À Houston, à l’autre bout du Texas, le constat est le même. « Pour certains, la peur est paralysante. On a entendu parler de gens qui n’osent même plus aller faire leurs courses », rapporte Cesar Espinosa, directeur exécutif de l’association Fiel à Houston. Entré illégalement enfant aux États-Unis il y a trente-trois ans, il est résident permanent depuis un an. Il estime que la métropole de Houston compte environ 600 000 sans-papiers.

Une population que la ville ne protège pas : le mois dernier, les services de l’immigration ont demandé à la police locale les noms et adresses de toutes les personnes arrêtées sans permis de conduire depuis 2023. La municipalité les a aussitôt transmis. « La confiance entre la communauté et la police s’effondre, regrette le militant associatif. On a travaillé pendant des années à encourager les victimes de crimes à se manifester, mais aujourd’hui on ne sait plus si la police va les arrêter au lieu de les aider. »

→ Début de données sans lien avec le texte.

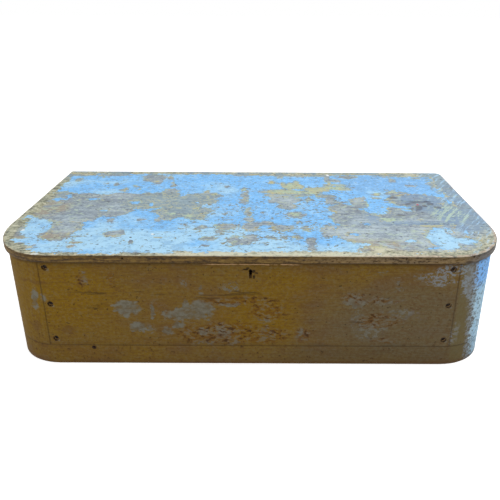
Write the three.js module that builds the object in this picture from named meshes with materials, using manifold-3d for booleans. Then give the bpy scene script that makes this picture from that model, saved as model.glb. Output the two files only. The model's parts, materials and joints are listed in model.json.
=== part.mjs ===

« J’avais peur d’être arrêtée, confie Elena*, une Mexicaine de 48 ans sans papiers, mère de deux enfants états-uniens. Mon médecin m’a dit d’arrêter d’y penser, que j’allais tomber malade. J’ai fini par me dire : « Que Dieu décide. » Ce n’est plus entre mes mains. Je ne peux pas rester enfermée, sinon on devient fou. » Aujourd’hui, dit-elle, elle n’a plus peur. « Si on m’expulse, je serai à la fois triste et heureuse. Triste de laisser mes filles (de 17 et 19 ans), heureuse de revoir ma mère. » Elle ne l’a pas vue depuis son arrivée aux États-Unis, il y a vingt-trois ans. Son père, lui, est mort en novembre dernier, loin d’elle.

*Le prénom a été modifié.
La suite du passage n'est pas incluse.